Thursday, May 22, 2008

long alienation

Henry James to Robert Louis Stevenson.

{H. J.'s article on R. L. S. appeared in the Century Magazine, April, 1888, and was reprinted in Partial Portraits.}

34 De Vere Gardens, W.
October 30th, 1887.

My dear Louis,
It is really a delight to get your charming letter (from the undecipherable lake) just this very blessed minute. Long alienation has made my American geography vague, and not knowing what your lake is I know still less where it is. Nevertheless I roughly suspect it of being in the Adirondacks; if it isn't, may it excuse the injury.

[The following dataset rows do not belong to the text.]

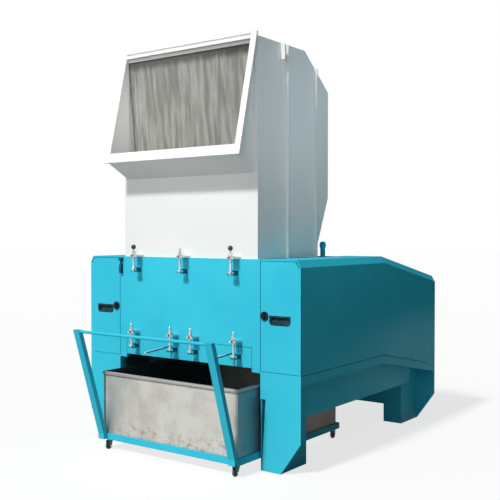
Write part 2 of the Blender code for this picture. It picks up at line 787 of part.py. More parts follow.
def build_middle():
    """The front panel, the screen flap below it, the cutting chamber, its deck and the rear cover."""
    side = INNER_X - SEAM_GAP / 2
    deck_top = DECK_HEIGHT - SHEET - SEAT_GAP
    flap_side = FLAP_WIDTH / 2 + SEAM_GAP
    flap_over = FLAP_TOP + SEAM_GAP
    points = [
        (-side, PANEL_BOTTOM),
        (-flap_side, PANEL_BOTTOM),
        (-flap_side, flap_over),
        (flap_side, flap_over),
        (flap_side, PANEL_BOTTOM),
        (side, PANEL_BOTTOM),
        (side, deck_top),
        (-side, deck_top),
    ]
    panel = front_plate("front_panel", points, FRONT_Y, FRONT_Y + PANEL_THICKNESS, TURQUOISE)
    for label, x in UPPER_CLAMPS:
        fuse(panel, *clamp_bracket(label + "_upper_bracket", x, UPPER_PIVOT_HEIGHT))
    for label, x in LOWER_CLAMPS:
        fork = clamp_fork(label + "_lower_fork", x, LOWER_PIVOT_HEIGHT + CLAMP_SPAN, FRONT_Y + SHEET)
        fuse(panel, fork)
    half = FLAP_WIDTH / 2
    flap = box(
        "screen_flap",
        (-half, FRONT_Y, FLAP_BOTTOM),
        (half, FRONT_Y + PANEL_THICKNESS, FLAP_TOP),
        TURQUOISE,
    )
    for label, x in LOWER_CLAMPS:
        fuse(flap, *clamp_bracket(label + "_lower_bracket", x, LOWER_PIVOT_HEIGHT))
    for label, x in (("left", -LOWER_INNER), ("right", LOWER_OUTER)):
        rod_x = x - EYE_WIDTH - EAR_THICKNESS - 2 * FLAP_ROD_RADIUS
        rod = cylinder(
            label + "_flap_rod",
            (rod_x, FRONT_Y + SHEET, LOWER_PIVOT_HEIGHT + FLAP_ROD_DROP),
            (rod_x, FRONT_Y - FLAP_ROD_REACH, LOWER_PIVOT_HEIGHT),
            FLAP_ROD_RADIUS,
            sides=12,
        )
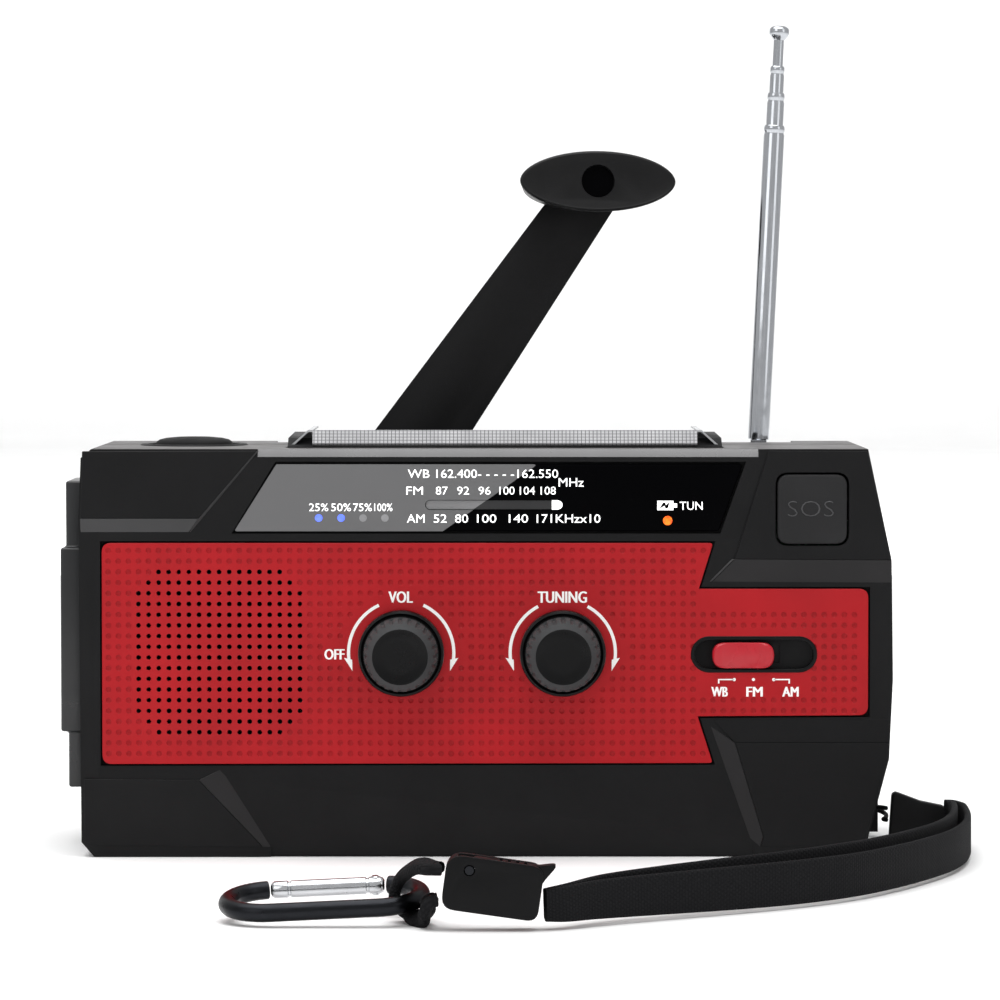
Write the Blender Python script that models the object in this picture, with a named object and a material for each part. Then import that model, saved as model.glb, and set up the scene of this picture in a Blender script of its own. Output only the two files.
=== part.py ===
"""Emergency radio: a hand-crank, solar and battery receiver with a telescopic mast and a wrist strap.

+X is the owner's right, +Y the back and +Z up. The origin is the centre of the face it stands on.
Sizes are written in millimetres and turned into metres by MM. Every outline runs anticlockwise.
"""

import math

import bmesh
import bpy
from mathutils import Matrix, Vector

MM = 0.001
GAP = 0.3  # clearance between touching pieces
X, Y, Z = Vector((1, 0, 0)), Vector((0, 1, 0)), Vector((0, 0, 1))

# Case: two shells that meet at y = 0.
FRONT, BACK, TOP = -26.5, 26.5, 78.4
FRONT_WALL, WALL = 3.5, 2.2
CASE_OUTLINE = [
    (-75.0, 0.0), (70.9, 0.0), (73.5, 2.4), (77.8, 18.8), (78.5, 34.2), (78.2, 57.1),
    (73.6, TOP), (-75.3, TOP), (-77.3, 76.7), (-77.8, 65.0), (-77.4, 2.8),
]
CAVITY_TOP, BAY_CEILING = 75.9, 68.2

# Lid bay in the top, and the groove behind it where the folded mast lies.
LID_X, LID_Y = (-38.0, 46.0), (-18.0, 16.0)
LID_FLOOR = 72.4
LID_HINGE = (13.6, 75.6)
GROOVE_X, GROOVE_Y, GROOVE_FLOOR = (-42.0, 62.0), 17.5, 70.5

# Front panel, display window and controls.
PANEL_OUTLINE = [
    (-73.3, 17.9), (43.9, 18.1), (41.0, 27.1), (73.7, 27.3), (73.7, 51.6), (41.2, 51.6),
    (43.9, 60.4), (-73.3, 60.4),
]
WINDOW_OUTLINE = [(-47.9, 62.5), (45.1, 62.5), (49.8, 75.7), (-39.8, 75.7)]
POCKET = 1.6
KNOB_Z, VOLUME_X, TUNING_X = 39.3, -15.9, 15.1
SWITCH_X, SWITCH_Z, SWITCH_SIZE = 51.8, 39.0, (24.3, 7.0)
SWITCH_STEP = 2.1
SOS_CENTRE, SOS_SIDE = (62.9, 66.9), 13.6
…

Let me tell you, quickly and crudely, that I am quite exhilarated that you like the Article. I thought--or rather I hoped--that you would, and yet I feared you wouldn't--i.e. mightn't--and altogether I was not so convinced but that your expression of pleasure is a reassurance to me as well as a gratification. I felt, while I wrote, that you served me well; you were really, my dear fellow, a capital subject--I will modestly grant you that, though it takes the bloom from my merit. To be not only witty one's self but the cause in others of a wit that is not at one's expense--that is a rare and high character, and altogether yours. I devoutly hope that it's in the November Century that the thing appears, and also that it was not too apparent to you in it that I hadn't seen a proof--a privation I detest. I wrote to you some three weeks or so ago--c/o Scribners. Wondrous seems to me the fate that leads you to the prospect of wintering at--well, wherever you are. The succession of incidents and places in your career is ever romantic. May you find what you need--white, sunny Winter hours, not too stove-heated nor too pork-fed, with a crisp dry air and a frequent leisure and no desperation of inanition. And may much good prose flow from it all. I wish I could see you--in my mind s eye: but que dis-je? I do--and the minutest particularities of your wooden bower rise before me. I see the clap boards and the piazza and the door-step and the door-handle, and the road in front and the yard behind. Don't yearn to extinction for the trim little personality of Skerryvore. I have great satisfaction in hearing (from Mrs. Procter, of course) that that sweet house is let--to those Canadians. May they be punctual with their rent. Do tell your wife, on her return from the wild West, that I supplicate her to write to me, with items, details, specifications, and insistences. I am now collecting some papers into a volume; and the Article, par excellence, in the midst. May the American air rest lightly on you, my dear friend: I wish it were mine to turn it on! Ever faithfully yours,
Henry James.

P.S. My love to your wife goes without saying but I send a very explicit friendliness to your mother. I hope she returns the liking of America. And I bless the ticking Lloyd.


-from The Letters of Henry James selected and edited by Percy Lubbock (New York: Charles Scribner's & Sons, 1920) p. 130-131.